I have a patient that was admitted for chest pain. Cardiology was then consulted. I billed the initial consult. During this visit, determination for cardiac cath was made and scheduled for the next day. I billed for the cardiac cath the next day. 

The cardiologist has a progress note documented as a follow up visit after the cardiac cath was performed the same day. I don't believe we can bill for another E/M unless he documents an unrelated reason to the cath that he is seeing the patient for.. And in this case he does not.

Would it be correct not to bill for the subsequent visit performed the same day as the cath?

Just double checking myself..

Thank you,


----------



## HEMINGWAYT (Sep 24, 2013)

You are correct, it would not be appropriate to bill for a f/u E/M visit on the same day as the cath.


----------



## brandyleigh23 (Sep 24, 2013)

Thank you Tammy


----------



## HeartGod (Dec 17, 2013)

What if there is a follow up visit done before the cath on the same day of the cath, and the follow up note addresses other medical issues (such as hypertension) that are not the reason for the cath.


----------



## lriesser (Feb 20, 2014)

What about a follow up visit the next day in which results are reviewed, and medical decision making is used to determine what the next step for the patient is?

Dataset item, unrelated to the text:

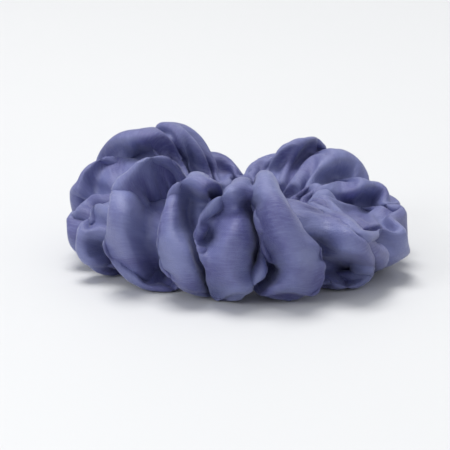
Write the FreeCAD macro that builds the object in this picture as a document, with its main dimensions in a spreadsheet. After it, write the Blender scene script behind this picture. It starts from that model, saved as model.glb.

There is no global so the visit wouldn't be considered within the global period but we are trying to determine if it is appropriate to bill for an E/M the day after a cath. 
If the patient is seen and only results are reviewed, we think no. But if results are reviewed and an Expanded exam is performed and then the provider uses MDM to move forward with treatment, is this billable?


----------



## MARCYL (Feb 20, 2014)

You can bill for a day after the cath no problem


----------